Key differences between public and private corporations:
- Ownership: Public corporations are owned by multiple shareholders, while private corporations may be owned by a single individual or a small group of investors.
- Transparency: Public corporations must disclose their financial information to the public and are subject to strict financial reporting requirements.
- Governance: Public corporations have complex governance structures, including boards of directors and executive management teams.
- Public offering: Public corporations have conducted an initial public offering (IPO), in which they sold shares to the public for the first time.
Going public can provide several benefits to a company, such as increased access to capital, enhanced visibility, and greater liquidity for shareholders. However, it also comes with additional regulatory burdens and increased public scrutiny.
What is the private sector?
The private sector is the part of the economy owned and controlled by individuals or businesses rather than the government. It encompasses many businesses, from small sole proprietorships to large multinational corporations.
Common types of private sector businesses include:
- Sole proprietorships: Owned and operated by a single individual.
- Partnerships: Owned by two or more individuals.
- Corporations: Separate legal entities from their owners. Corporations can be publicly traded (owned by multiple shareholders) or privately held (owned by a limited number of individuals).
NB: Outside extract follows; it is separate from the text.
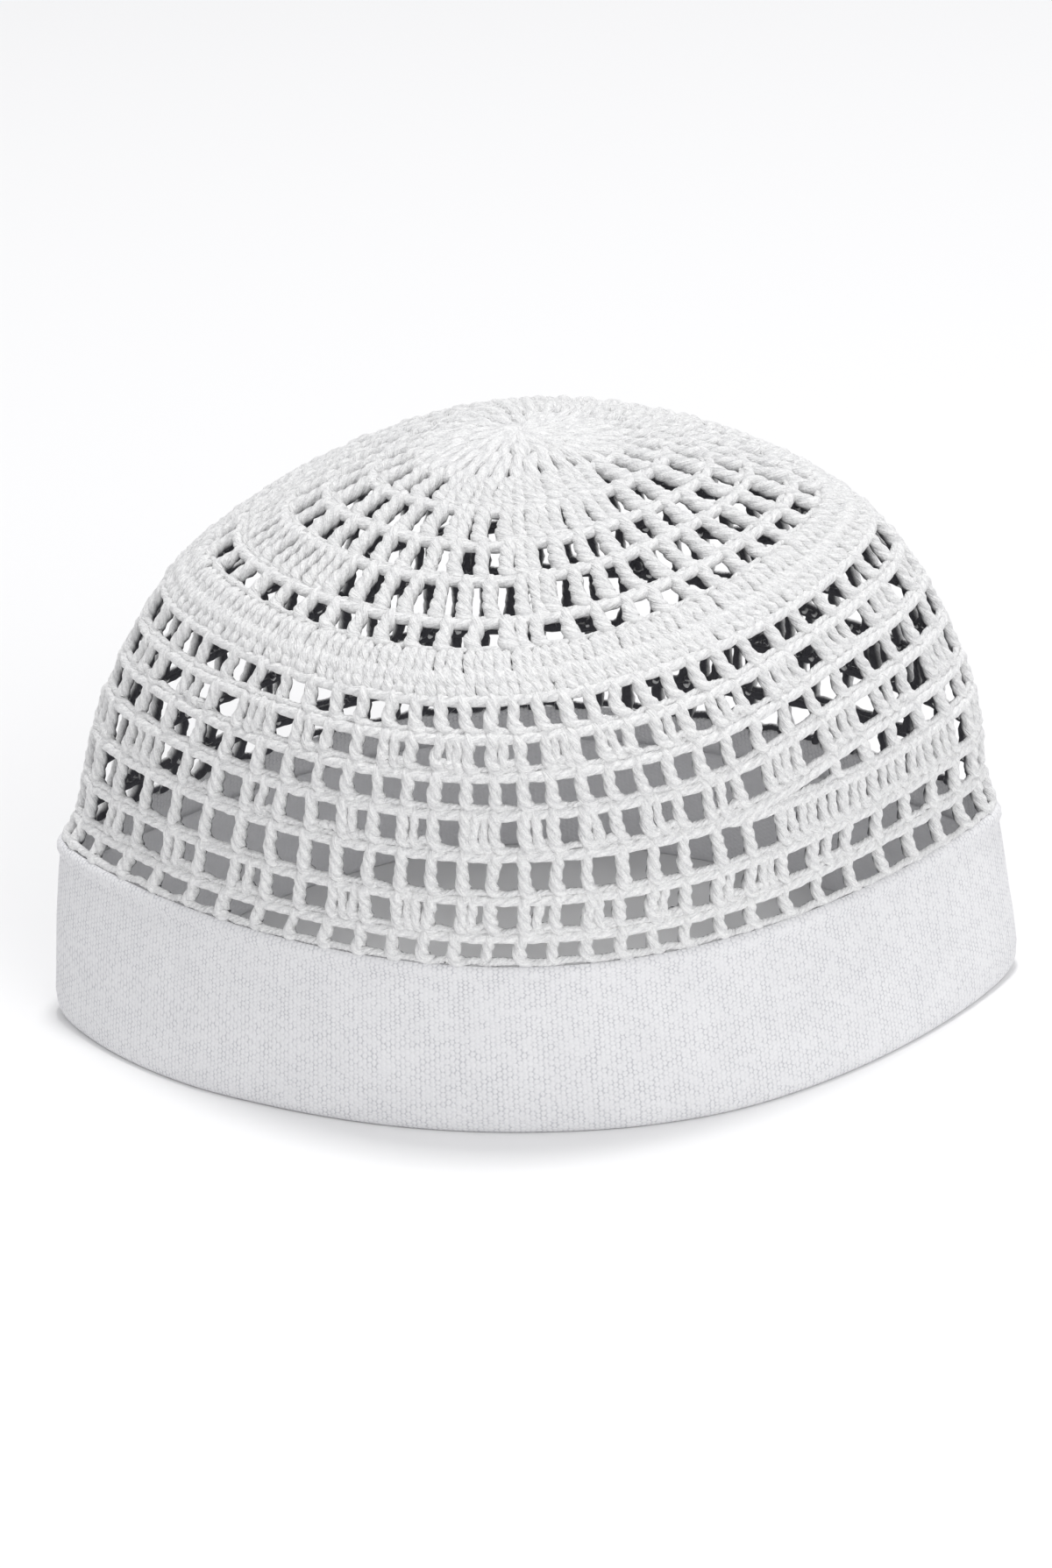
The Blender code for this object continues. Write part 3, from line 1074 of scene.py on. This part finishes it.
class CAP_OT_band(bpy.types.Operator):
    """Make the folded cloth band"""

    bl_idname = "cap.band"
    bl_label = "Cloth band"

    def execute(self, context):
        cloth = context.scene.cap_cloth
        count = BAND_POINTS
        rings = [band_ring(inset * MM, height * MM, top, count) for inset, height, top, _ in BAND_PROFILE]
        vertices = np.array([ring for ring, _ in rings])
        rim = rings[0][1]
        steps = np.linalg.norm(np.roll(vertices, -1, axis=0)[:, 0] - vertices[:, 0], axis=1)
        climbed = np.concatenate([[0], np.cumsum(steps)])
        ring, spot = np.meshgrid(np.arange(len(rings)), np.arange(count), indexing="ij")
        above = (ring + 1) % len(rings)
        beside = (spot + 1) % count
        quads = np.stack(
            [ring * count + spot, ring * count + beside, above * count + beside, above * count + spot],
            axis=-1,
        )
        u = np.stack([spot, spot + 1, spot + 1, spot], axis=-1) / count * rim
        v = np.stack([climbed[ring], climbed[ring], climbed[ring + 1], climbed[ring + 1]], axis=-1)
        part = {
            "vertices": vertices.reshape(-1, 3),
            "quads": quads.reshape(-1, 4),
            "caps": np.zeros((0, 4), int),
            "uv": np.stack([u, v], axis=-1).reshape(-1, 2),
            "groove_shade": np.zeros(vertices.shape[0] * count),
            "inner": np.repeat([row[3] for row in BAND_PROFILE], count),
        }
        band = new_piece("cloth_band", [part], cloth_material(cloth), "strip")
        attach(band, "root")
        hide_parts("fabric_band")
        return {"FINISHED"}


class CAP_OT_stage(bpy.types.Operator):
    """Make the floor, lights and camera"""

    bl_idname = "cap.stage"
    bl_label = "Stage"

    def execute(self, context):
        stage = context.scene.cap_stage
        scene = context.scene
        scene.view_settings.view_transform = "Standard"
        mesh = bpy.data.meshes.new("floor")
        reach = 6.0
        corners = [(-reach, -reach, 0), (reach, -reach, 0), (reach, reach, 0), (-reach, reach, 0)]
        mesh.from_pydata(corners, [], [(0, 1, 2, 3)])
        floor = bpy.data.objects.new("floor", mesh)
        scene.collection.objects.link(floor)
        mesh.materials.append(floor_material(stage))
        world = bpy.data.worlds.new("pale studio")
        world.use_nodes = True
        background = world.node_tree.nodes["Background"]
        background.inputs["Color"].default_value = linear("#FDFDFF")
        background.inputs["Strength"].default_value = 0.68
        scene.world = world
        area_light("overhead softbox", (0.14, 0.36, 2.6), (0.0, 0.0, 0.05), 0.45, 26.5)
        area_light("front softbox", (0.8, -1.5, 0.9), (0.0, 0.0, 0.05), 1.2, 10.4)
        # Stands for the light that thin cotton lets through
        inside = area_light("inside softbox", (0.0, -0.02, 0.088), (0.0, -0.01, 0.0), 0.05, 0.015)
        inside.visible_camera = False
        scene.camera = camera(stage)
        return {"FINISHED"}


def floor_material(stage):
    """White seamless paper: plain and matt."""
    material, tree = new_material("white paper, seamless")
    here = add_node(tree, "ShaderNodeTexCoord").outputs["Object"]
    grain = noise(tree, here, 1 / (30 * MM), 2.0)
    tone = blended(tree, math_node(tree, "MULTIPLY", grain, 0.02), tuple(stage.floor), linear("#EDEDEF"))
    shader = add_node(
        tree, "ShaderNodeBsdfPrincipled", {"Base Color": tone, "Roughness": 0.95, "Specular IOR Level": 0.1}
    )
    output = add_node(tree, "ShaderNodeOutputMaterial", {"Surface": shader.outputs["BSDF"]})
    output.is_active_output = True
    return material


def area_light(name, place, aim, size, power):
    """A square softbox that faces a point."""
    data = bpy.data.lights.new(name, "AREA")
    data.size = size
    data.energy = power
    light = bpy.data.objects.new(name, data)
    back = unit(np.array(place) - np.array(aim))
    right = unit(np.cross((0, 0, 1), back) + (1e-6, 0, 0))
    axes = np.column_stack([right, np.cross(back, right), back])
    light.matrix_world = Matrix.Translation(place) @ Matrix(axes.tolist()).to_4x4()
    bpy.context.scene.collection.objects.link(light)
    return light


def camera(stage):
    """The camera, aimed at the middle of the cap and framed as the 1200 by 1789 picture."""
    picture = (1200, 1789)
    aim_spot = (597.9, 826.8)
    data = bpy.data.cameras.new("camera")
    data.sensor_fit = "HORIZONTAL"
    data.sensor_width = 36.0
    data.lens = stage.lens
    data.shift_x = (picture[0] / 2 - aim_spot[0]) / picture[0]
    data.shift_y = (aim_spot[1] - picture[1] / 2) / picture[0]
    lifted = stage.elevation
    right = np.array((1.0, 0.0, 0.0))
    up = np.array((0.0, math.sin(lifted), math.cos(lifted)))
    back = np.array((0.0, -math.cos(lifted), math.sin(lifted)))
    turned_right = math.cos(stage.roll) * right - math.sin(stage.roll) * up
    turned_up = math.sin(stage.roll) * right + math.cos(stage.roll) * up
    place = np.array((0, 0, stage.aim_height)) + stage.distance * back
    made = bpy.data.objects.new("camera", data)
    axes = np.column_stack([turned_right, turned_up, back])
    made.matrix_world = Matrix.Translation(place.tolist()) @ Matrix(axes.tolist()).to_4x4()
    bpy.context.scene.collection.objects.link(made)
    return made


OPERATORS = (
    CAP_OT_stage,
    CAP_OT_band,
    CAP_OT_lower_posts,
    CAP_OT_lower_fillers,
    CAP_OT_lower_ropes,
    CAP_OT_lower_chains,
    CAP_OT_dense_ring,
    CAP_OT_top_net,
    CAP_OT_centre,
)


class CAP_PT_panel(bpy.types.Panel):
    """The cap's operators, in the order they are run"""

    bl_label = "Crochet skull cap"
    bl_idname = "CAP_PT_panel"
    bl_space_type = "VIEW_3D"
    bl_region_type = "UI"
    bl_category = "Cap"

    def draw(self, context):
        for operator in OPERATORS:
            self.layout.operator(operator.bl_idname)


SETTINGS = {"cap_yarn": CapYarnSettings, "cap_cloth": CapClothSettings, "cap_stage": CapStageSettings}


def register():
    """Register the settings, operators and panel."""
    for made in (*SETTINGS.values(), *OPERATORS, CAP_PT_panel):
        bpy.utils.register_class(made)
    for name, group in SETTINGS.items():
        setattr(bpy.types.Scene, name, bpy.props.PointerProperty(type=group))


def unregister():
    """Take the settings, operators and panel away again."""
    for name in SETTINGS:
        delattr(bpy.types.Scene, name)
    for made in (CAP_PT_panel, *reversed(OPERATORS), *reversed(SETTINGS.values())):
        bpy.utils.unregister_class(made)


def main():
    """Build every piece and the stage."""
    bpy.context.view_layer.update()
    register()
    for operator in OPERATORS:
        group, name = operator.bl_idname.split(".")
        getattr(getattr(bpy.ops, group), name)()


if __name__ == "__main__":
    main()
- Limited liability companies (LLCs): Hybrid business structures, combining combine elements of corporations and partnerships.
Each type of business structure has its own advantages and disadvantages, including:
- Liability: Corporations and LLCs offer limited liability, protecting owners from personal liability for business debts.
- Taxation: The tax implications of different business structures can vary.
- Ownership and control: Sole proprietorships and partnerships offer greater control over the business, while corporations have more complex governance structures.
- Funding: Corporations can raise capital by selling shares to the public, while sole proprietorships and partnerships may have limited funding options.
What is privatization?
Privatization transfers public sector assets or enterprise ownership to the private sector. This can involve selling a government-owned company to a private entity or allowing a private company to provide a service previously offered by the government.
Examples of successful privatization initiatives include:
- The privatization of British Airways and British Telecom in the United Kingdom.
- The privatization of telecommunications and energy sectors in many countries.
However, privatization can also be controversial and may have negative consequences, such as increased consumer costs or job losses.
What is nationalization?
Nationalization transfers ownership of a private sector asset or enterprise to the public sector. Governments may nationalize industries for various reasons, including:
- Economic reasons: To save a struggling industry or to prevent a monopoly.
- Political reasons: To increase government control over a strategic industry.
- Social reasons: To provide essential services to citizens at affordable prices.
Nationalization can have both positive and negative consequences. On the one hand, it can help to ensure that essential services are provided to all citizens. On the other hand, it can lead to inefficiencies and a lack of competition.